Start

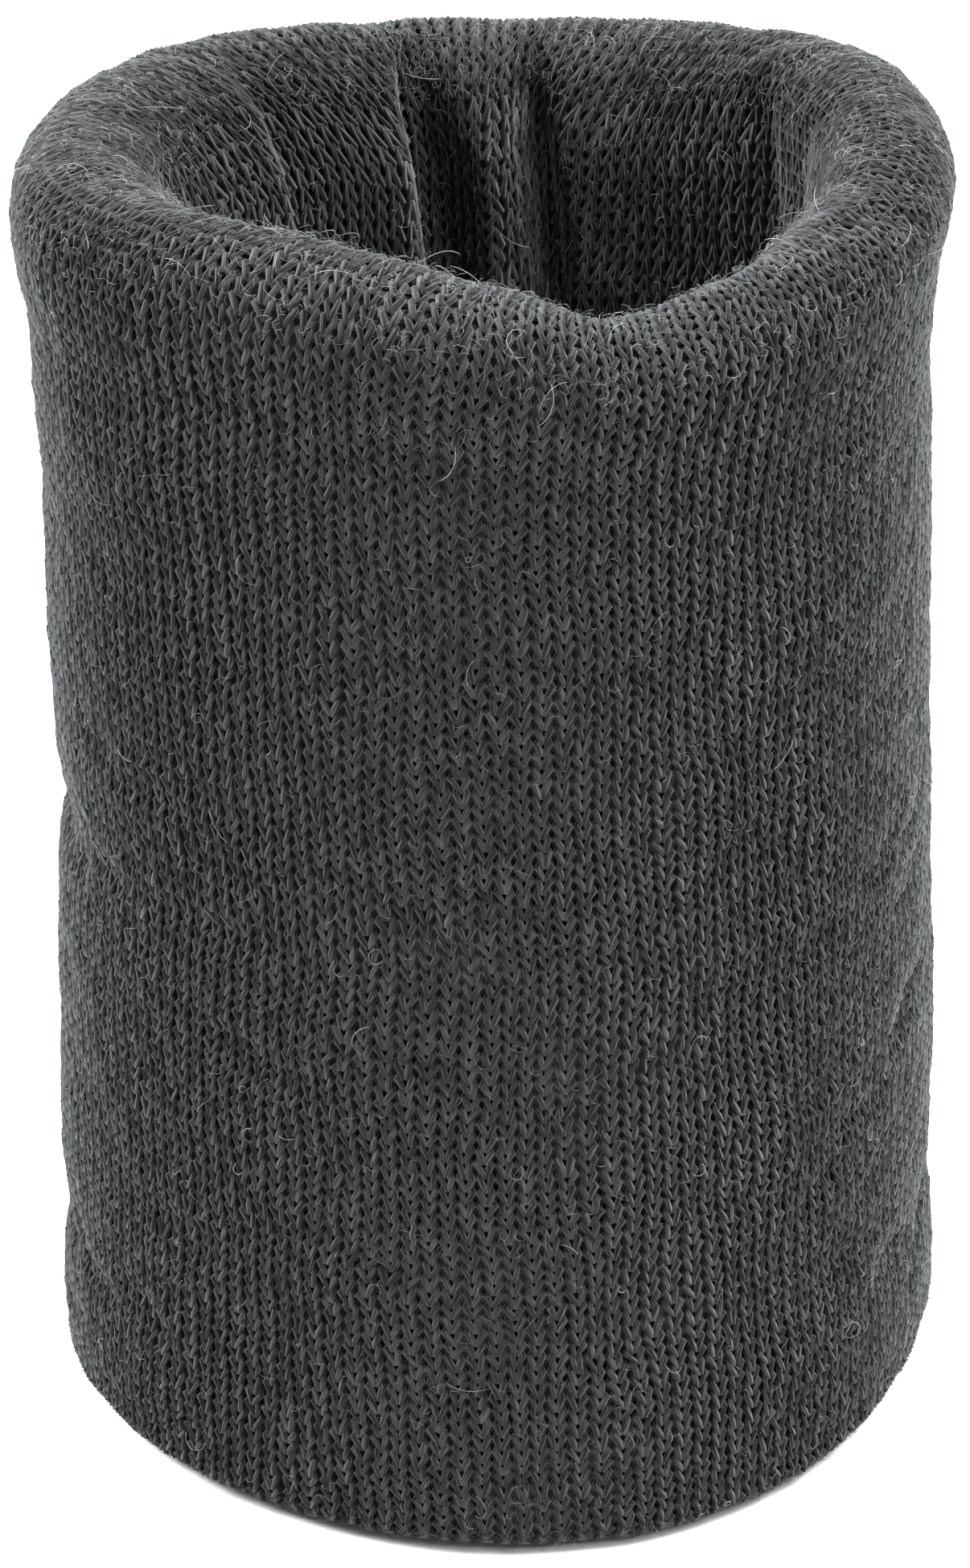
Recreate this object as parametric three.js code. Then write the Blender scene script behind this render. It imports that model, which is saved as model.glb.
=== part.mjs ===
// A sweat wristband: a knitted tube with a looped back, turned in on itself so that it makes two walls
// with the loops between them, and closed by a seam low on the inner wall. It stands on its lower edge.
// Millimetres, +Z up. The origin is the middle of the flat underside, and the hand goes in along Z.
import * as THREE from "three";

const degrees = Math.PI / 180;

// Overall sizes. Each radius is the outside of the band.
const bandHeight = 80;
const footRadius = 27;
const waistRadius = 26.1;
const rimRadius = 27.1;
const waistHeight = 58;

// The cloth, from its outer face to the middle of the wall. The inner wall mirrors it.
const knitThickness = 1.2;
const elasticDiameter = 0.5;
const pileThickness = 1.25;
const layerGap = 0.3;

// The lower edge
const footCornerRadius = 2.2;

// The closing seam on the inner wall
const seamHeight = 14;
const allowanceLength = 6;
const seamWidth = 2.6;
const seamWaves = 30;
const threadDiameter = 0.5;

// Laid-in elastic: turns round each wall
const outerElasticTurns = 8;
const liningElasticTurns = 7;

// How the soft band stands out of round. Each entry pushes out that many lobes, the first at its
// angle from +X: the foot's and the rim's lobes outwards, and the rim's lifts upwards.
const footLobes = [
  { lobes: 2, push: 1.05, angle: 32 * degrees },
  { lobes: 3, push: 1.15, angle: 48 * degrees },
];
const rimLobes = [
  { lobes: 3, push: 0.8, angle: 63 * degrees },
  { lobes: 4, push: 0.3, angle: 40 * degrees },
  { lobes: 5, push: 0.35, angle: -2 * degrees },
];
const rimLifts = [
  { lobes: 1, push: 0.65, angle: 195 * degrees },
  { lobes: 2, push: 1.3, angle: 16 * degrees },
  { lobes: 3, push: 0.65, angle: 7 * degrees },
];

// Fineness of the faceted solids. The elastic turns in the same steps as the rings round it.
const roundSegments = 40;
const wallStations = 5;
const rollArcSteps = 6;
const cornerArcSteps = 3;
const stepsPerSeamWave = 4;

// Insets of each layer from the outside of the band
const elasticInset = knitThickness + layerGap;
const pileInset = elasticInset + elasticDiameter + layerGap;
const middleInset = pileInset + pileThickness + layerGap / 2;
const wallThickness = 2 * middleInset;
const liningInset = wallThickness - knitThickness;
const liningPileInset = middleInset + layerGap / 2;

// The rolled rim is a half circle over the whole wall
const rollRadius = wallThickness / 2;
const rollHeight = bandHeight - rollRadius;
const wallTop = rollHeight - layerGap;
const wallFoot = footCornerRadius + layerGap;
const pileFoot = knitThickness + layerGap;

// The seam leaves a gap in the lining, and its raw ends hang down behind the hem
const seamTop = seamHeight + layerGap / 2;
const seamFoot = seamHeight - layerGap / 2;
const allowanceFoot = seamFoot - allowanceLength;

const charcoalKnit = { color: 0x3a3a3c, roughness: 0.95, metalness: 0 };
const liningKnit = { color: 0x343436, roughness: 0.95, metalness: 0 };
const loopPile = { color: 0x2c2c2e, roughness: 1, metalness: 0 };
const elasticCover = { color: 0x1e1e20, roughness: 0.7, metalness: 0 };
const sewingThread = { color: 0x262628, roughness: 0.6, metalness: 0 };

// Outside radius of the round band at a height: a long taper to the waist, then a flare to the rim
function smoothRadius(height) {
  const { lerp, smoothstep } = THREE.MathUtils;
  if (height < waistHeight) {
    return lerp(footRadius, waistRadius, smoothstep(height, 0, waistHeight));
  }
  return lerp(waistRadius, rimRadius, smoothstep(height, waistHeight, rollHeight));
}

// The same in straight stretches between stations, which every layer shares so that their faces are parallel
function outsideRadius(height) {
  const spacing = rollHeight / wallStations;
  const below = Math.min(Math.floor(height / spacing), wallStations - 1) * spacing;
  const share = (height - below) / spacing;
  return THREE.MathUtils.lerp(smoothRadius(below), smoothRadius(below + spacing), share);
}

// Points up the band at one inset from its outside: at both ends and at each station between them
function wallLine(inset, from, to) {
  const heights = [from];
  for (let station = 1; station < wallStations; station += 1) {
    const height = (station * rollHeight) / wallStations;
    if (height > from && height < to) heights.push(height);
  }
  heights.push(to);
  return heights.map((height) => new THREE.Vector2(outsideRadius(height) - inset, height));
}

// Points along an arc in the section of the band
function arcLine(centre, radius, fromAngle, toAngle, steps) {
  const clockwise = toAngle < fromAngle;
  const arc = new THREE.EllipseCurve(centre.x, centre.y, radius, radius, fromAngle, toAngle, clockwise);
  return arc.getPoints(steps);
}

// A full turn of a closed section round the band's axis, stood up along Z
function ringOf(section) {
  const ring = new THREE.LatheGeometry([...section, section[0]], roundSegments);
  return ring.rotateX(Math.PI / 2);
}

// A plain layer of cloth between two insets and two heights
function layerSection(inset, thickness, from, to) {
  return [...wallLine(inset, from, to), ...wallLine(inset + thickness, from, to).reverse()];
}

// The knit's turn over the top of the band
function topFoldSection() {
  const centre = new THREE.Vector2(rimRadius - rollRadius, rollHeight);
  return [
    ...arcLine(centre, rollRadius, 0, Math.PI, rollArcSteps),
    ...arcLine(centre, rollRadius - knitThickness, Math.PI, 0, rollArcSteps),
  ];
}

// The knit's turn under the band, which its weight presses flat
function bottomFoldSection() {
  const outerCorner = new THREE.Vector2(footRadius - footCornerRadius, footCornerRadius);
  const innerCorner = new THREE.Vector2(footRadius - wallThickness + footCornerRadius, footCornerRadius);
  const insideCornerRadius = footCornerRadius - knitThickness;
  const down = -Math.PI / 2;
  return [
    ...arcLine(innerCorner, footCornerRadius, -Math.PI, down, cornerArcSteps),
    ...arcLine(outerCorner, footCornerRadius, down, 0, cornerArcSteps),
    ...arcLine(outerCorner, insideCornerRadius, 0, down, cornerArcSteps),
    ...arcLine(innerCorner, insideCornerRadius, down, -Math.PI, cornerArcSteps),
  ];
}

// The loops behind each wall fill its half of the rolled rim. They widen above the last elastic.
const capCentre = new THREE.Vector2(rimRadius - rollRadius, rollHeight);
const capRadius = rollRadius - knitThickness - layerGap;
const capTopAngle = Math.acos(layerGap / 2 / capRadius);

function outerPileSection() {
  return [
    ...wallLine(pileInset, pileFoot, rollHeight),
    ...arcLine(capCentre, capRadius, 0, capTopAngle, cornerArcSteps),
    ...wallLine(pileInset + pileThickness, pileFoot, rollHeight).reverse(),
  ];
}

function liningPileSection() {
  return [
    ...wallLine(liningPileInset, seamTop, rollHeight),
    ...arcLine(capCentre, capRadius, Math.PI - capTopAngle, Math.PI, cornerArcSteps),
    ...wallLine(liningPileInset + pileThickness, seamTop, rollHeight).reverse(),
  ];
}

// A strand laid in a rising coil behind a wall
class StrandCoil extends THREE.Curve {
  constructor(inset, from, to, turns) {
    super();
    Object.assign(this, { inset, from, to, turns });
  }

  getPoint(share, target = new THREE.Vector3()) {
    const height = THREE.MathUtils.lerp(this.from, this.to, share);
    const angle = share * this.turns * 2 * Math.PI;
    const radius = outsideRadius(height) - this.inset;
    return target.set(radius * Math.cos(angle), radius * Math.sin(angle), height);
  }
}

// A thread that waves across the seam, once round the band. Its two ends stop just short of meeting.
class SeamWave extends THREE.Curve {
  constructor(inset, endGap) {
    super();
    Object.assign(this, { inset, endGap });
  }

  getPoint(share, target = new THREE.Vector3()) {
    const wave = Math.sin(share * seamWaves * 2 * Math.PI);
    const height = seamHeight + (seamWidth / 2) * wave;
    const radius = outsideRadius(height) - this.inset;
    const angle = share * (2 * Math.PI - this.endGap / radius);
    return target.set(radius * Math.cos(angle), radius * Math.sin(angle), height);
  }
}

function strandOf(path, diameter, steps) {
  const section = new THREE.Shape().absarc(0, 0, diameter / 2, 0, 2 * Math.PI);
  return new THREE.ExtrudeGeometry(section, { extrudePath: path, steps, curveSegments: 2 });
}

function elasticBehind(inset, foot, turns) {
  const clearance = layerGap + elasticDiameter / 2;
  const coil = new StrandCoil(inset, foot + clearance, wallTop - clearance, turns);
  return strandOf(coil, elasticDiameter, turns * roundSegments);
}

function seamThread() {
  const inset = liningInset - layerGap - threadDiameter / 2;
  const wave = new SeamWave(inset, 2 * threadDiameter);
  return strandOf(wave, threadDiameter, seamWaves * stepsPerSeamWave);
}

function pushAt(lobeList, direction) {
  const pushes = lobeList.map(({ lobes, push, angle }) => push * Math.cos(lobes * (direction - angle)));
  return pushes.reduce((total, push) => total + push, 0);
}

// Gives a round piece the band's soft stance. Every layer moves by the same amount, so the layers keep
// their gaps. The rim's shape fades quickly below it, and the underside stays flat.
function letStand(geometry) {
  const position = geometry.attributes.position;
  const point = new THREE.Vector3();
  for (let index = 0; index < position.count; index += 1) {
    point.fromBufferAttribute(position, index);
    const direction = Math.atan2(point.y, point.x);
    const rise = point.z / bandHeight;
    const outward = (1 - rise) * pushAt(footLobes, direction) + rise ** 4 * pushAt(rimLobes, direction);
    const spread = 1 + outward / Math.hypot(point.x, point.y);
    const lift = rise ** 2 * pushAt(rimLifts, direction);
    position.setXYZ(index, point.x * spread, point.y * spread, point.z + lift);
  }
  geometry.computeVertexNormals();
  return geometry;
}

const band = new THREE.Group();

function addPiece(name, geometry, look) {
  const piece = new THREE.Mesh(letStand(geometry), new THREE.MeshStandardMaterial(look));
  piece.name = name;
  band.add(piece);
}

const liningElasticInset = liningInset - layerGap - elasticDiameter / 2;
const liningElasticFoot = seamHeight + seamWidth / 2 + threadDiameter / 2;

addPiece("outer_wall", ringOf(layerSection(0, knitThickness, wallFoot, wallTop)), charcoalKnit);
addPiece("top_fold", ringOf(topFoldSection()), charcoalKnit);
addPiece("lining_wall", ringOf(layerSection(liningInset, knitThickness, seamTop, wallTop)), liningKnit);
addPiece("lining_hem", ringOf(layerSection(liningInset, knitThickness, wallFoot, seamFoot)), liningKnit);
addPiece("bottom_fold", ringOf(bottomFoldSection()), charcoalKnit);
addPiece("outer_pile", ringOf(outerPileSection()), loopPile);
addPiece("lining_pile", ringOf(liningPileSection()), loopPile);
addPiece(
  "lining_hem_pile",
  ringOf(layerSection(liningPileInset, pileThickness, pileFoot, allowanceFoot - layerGap)),
  loopPile,
);
addPiece(
  "seam_allowance",
  ringOf(layerSection(liningPileInset, pileThickness, allowanceFoot, seamFoot)),
  liningKnit,
);
addPiece("seam_thread", seamThread(), sewingThread);
addPiece(
  "outer_elastic",
  elasticBehind(elasticInset + elasticDiameter / 2, wallFoot, outerElasticTurns),
  elasticCover,
);
addPiece(
  "lining_elastic",
  elasticBehind(liningElasticInset, liningElasticFoot, liningElasticTurns),
  elasticCover,
);

// The origin lies under the middle of the whole band
const middle = new THREE.Box3().setFromObject(band).getCenter(new THREE.Vector3());
band.position.set(-middle.x, -middle.y, 0);

export default band;
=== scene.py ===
import bmesh
import bpy
import math
import numpy as np
from mathutils import Matrix, Vector


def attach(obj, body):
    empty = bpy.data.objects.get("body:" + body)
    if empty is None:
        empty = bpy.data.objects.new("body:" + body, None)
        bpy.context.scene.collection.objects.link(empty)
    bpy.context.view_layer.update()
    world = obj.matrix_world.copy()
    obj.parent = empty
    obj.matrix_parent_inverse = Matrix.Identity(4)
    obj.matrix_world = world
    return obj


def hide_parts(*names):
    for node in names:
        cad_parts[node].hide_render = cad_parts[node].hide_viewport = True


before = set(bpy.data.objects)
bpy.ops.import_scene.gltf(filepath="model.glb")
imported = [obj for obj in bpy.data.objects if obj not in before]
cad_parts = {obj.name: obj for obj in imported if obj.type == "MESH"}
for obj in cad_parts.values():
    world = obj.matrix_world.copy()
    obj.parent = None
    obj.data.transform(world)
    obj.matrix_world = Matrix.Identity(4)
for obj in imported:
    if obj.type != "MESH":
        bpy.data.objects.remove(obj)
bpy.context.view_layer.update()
mm = 0.001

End

- What is needed
Reproduce the lines exactly, taking as the first line the one with "the whole band" and as the last line the one with "obj.matrix_parent_inverse = Matrix.Identity(4)", and include nothing else.

- Exercise answer
// The origin lies under the middle of the whole band
const middle = new THREE.Box3().setFromObject(band).getCenter(new THREE.Vector3());
band.position.set(-middle.x, -middle.y, 0);

export default band;
=== scene.py ===
import bmesh
import bpy
import math
import numpy as np
from mathutils import Matrix, Vector


def attach(obj, body):
    empty = bpy.data.objects.get("body:" + body)
    if empty is None:
        empty = bpy.data.objects.new("body:" + body, None)
        bpy.context.scene.collection.objects.link(empty)
    bpy.context.view_layer.update()
    world = obj.matrix_world.copy()
    obj.parent = empty
    obj.matrix_parent_inverse = Matrix.Identity(4)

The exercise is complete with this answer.